> **Request**
Using the records that follow, copy every line containing the word "bodies".

#### Data for the task

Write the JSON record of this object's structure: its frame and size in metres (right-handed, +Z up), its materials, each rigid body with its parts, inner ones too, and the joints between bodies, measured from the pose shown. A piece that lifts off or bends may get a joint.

########
#### Data for the task

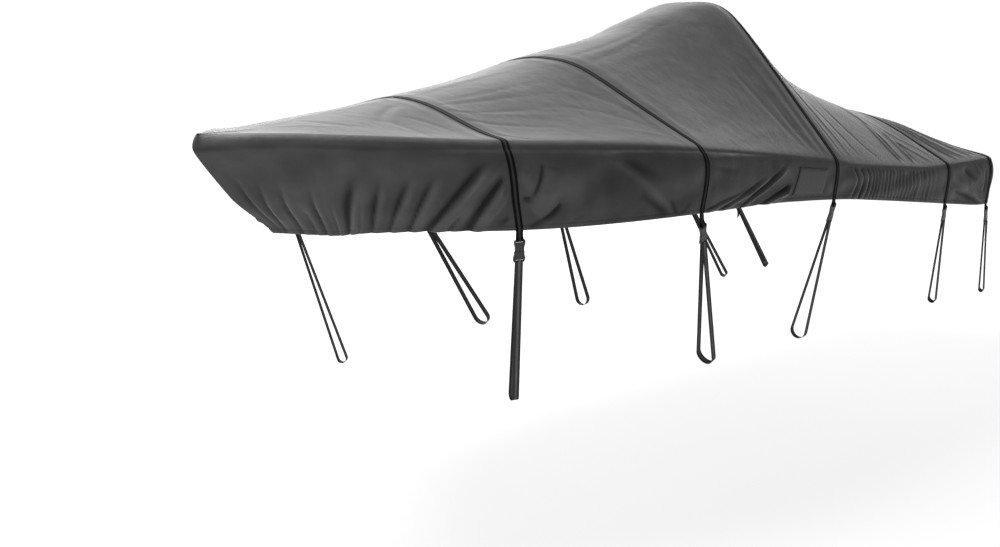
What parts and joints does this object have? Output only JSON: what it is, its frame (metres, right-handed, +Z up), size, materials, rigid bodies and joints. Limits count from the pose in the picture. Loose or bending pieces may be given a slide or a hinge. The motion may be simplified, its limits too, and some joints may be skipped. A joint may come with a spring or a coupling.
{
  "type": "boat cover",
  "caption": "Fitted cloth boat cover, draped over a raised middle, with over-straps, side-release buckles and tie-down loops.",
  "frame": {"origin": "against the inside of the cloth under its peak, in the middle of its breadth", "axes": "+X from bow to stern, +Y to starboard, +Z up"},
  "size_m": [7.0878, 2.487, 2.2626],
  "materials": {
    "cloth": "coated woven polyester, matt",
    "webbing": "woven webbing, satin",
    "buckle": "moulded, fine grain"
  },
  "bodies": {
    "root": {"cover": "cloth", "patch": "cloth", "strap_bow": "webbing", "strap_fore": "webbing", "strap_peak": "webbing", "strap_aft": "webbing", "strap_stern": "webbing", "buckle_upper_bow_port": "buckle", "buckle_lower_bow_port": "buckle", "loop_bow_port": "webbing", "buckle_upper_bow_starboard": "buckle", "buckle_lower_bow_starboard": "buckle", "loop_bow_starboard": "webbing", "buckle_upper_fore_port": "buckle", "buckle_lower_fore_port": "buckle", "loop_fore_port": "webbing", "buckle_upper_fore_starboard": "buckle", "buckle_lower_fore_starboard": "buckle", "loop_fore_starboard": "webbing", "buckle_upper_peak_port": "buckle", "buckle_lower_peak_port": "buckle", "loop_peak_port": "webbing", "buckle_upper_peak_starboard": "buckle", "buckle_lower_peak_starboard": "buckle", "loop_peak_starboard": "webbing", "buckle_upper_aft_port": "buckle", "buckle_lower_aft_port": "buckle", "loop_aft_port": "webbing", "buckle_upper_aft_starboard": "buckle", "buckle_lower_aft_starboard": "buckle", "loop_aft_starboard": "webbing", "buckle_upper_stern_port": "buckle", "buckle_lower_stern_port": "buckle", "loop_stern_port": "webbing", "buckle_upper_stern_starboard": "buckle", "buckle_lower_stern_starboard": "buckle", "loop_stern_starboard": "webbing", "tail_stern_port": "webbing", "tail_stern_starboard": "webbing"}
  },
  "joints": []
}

########

> **Output**
Write the JSON record of this object's structure: its frame and size in metres (right-handed, +Z up), its materials, each rigid body with its parts, inner ones too, and the joints between bodies, measured from the pose shown. A piece that lifts off or bends may get a joint.
What parts and joints does this object have? Output only JSON: what it is, its frame (metres, right-handed, +Z up), size, materials, rigid bodies and joints. Limits count from the pose in the picture. Loose or bending pieces may be given a slide or a hinge. The motion may be simplified, its limits too, and some joints may be skipped. A joint may come with a spring or a coupling.
  "bodies": {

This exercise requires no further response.